Somi gets involved in this explaining process, not just on her own behalf, but through her charity, New Africa Live, which promotes and produces multidisciplinary events that celebrate contemporary African artists. She is currently working on a spring concert in New York with Vieux Farka Toure and Ethiopian folk singer Meklit Hadero. A salon series of conversations with artists will launch in July.

And here’s where Somi’s serious, altruistic side converges with her musical persona; where the girl who went to East Africa to work with AIDS orphans meets the jazz singer in the beautiful dress. “My work is all about trying to shape and help people reimagine the way that African artists are perceived. I try to do that thing, work on the ground in Rwanda or Uganda to motivate the artists there who don’t have the resources that I have. Even non-artists can tap into this creative side of themselves and understand that they, too, can participate in the global cultural stage,” she says. “Cultural enterprises are a hugely important part of the economy that needs to have the same sort of development funds and focus that the other sectors of society require and deserve.”

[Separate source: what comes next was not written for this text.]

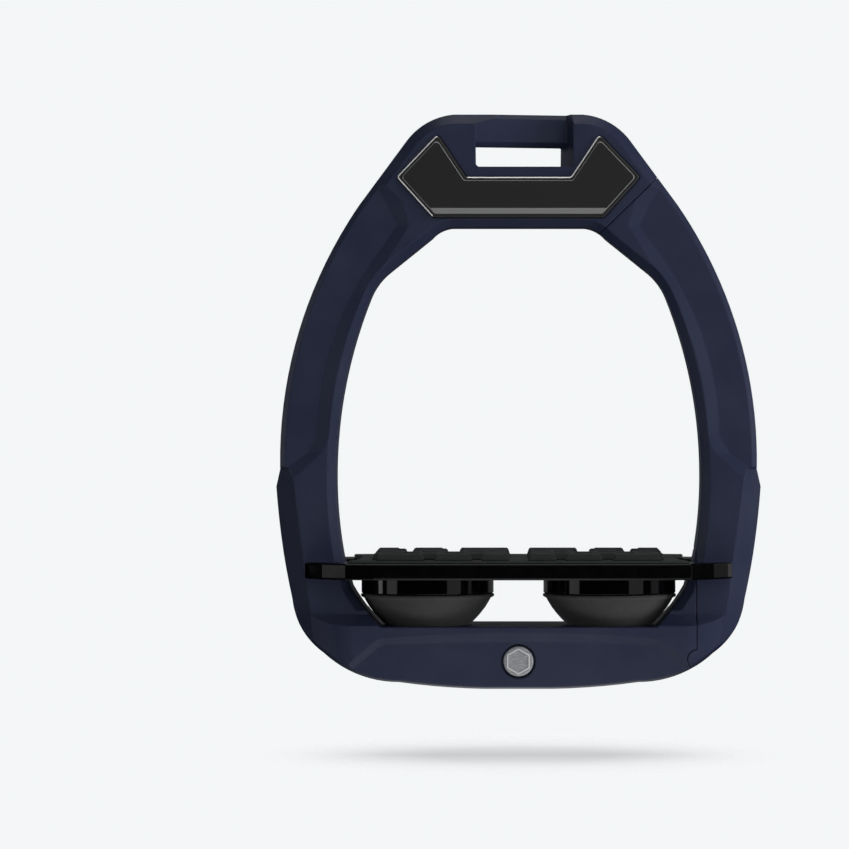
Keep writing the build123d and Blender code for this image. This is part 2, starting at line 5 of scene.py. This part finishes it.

“At times, yes, it can feel completely frivolous to put on a pretty dress and make-up and go on stage when people are suffering,” she adds. “When I consider those very harsh realities, what people are carrying, it seems kind of ridiculous for me to be running off to Athens to do a song, to go and sing for people, and put on a show.”

Yet Somi adds that music and performance itself has a value that may not be quantifiable, but is still very real. “There’s actually some power that is shared in song,” she says. “When somebody comes and tells you how your music may have touched them or inspired them, you know that you’re actually participating in something that’s bigger than yourself. It’s not just about the stage. I’d like to believe that I’m one of those artists who really tries to empower other people, whether it’s through art and culture or just understanding themselves and understanding the value of cultural production and how it can change the way we see our world and how the world sees us.”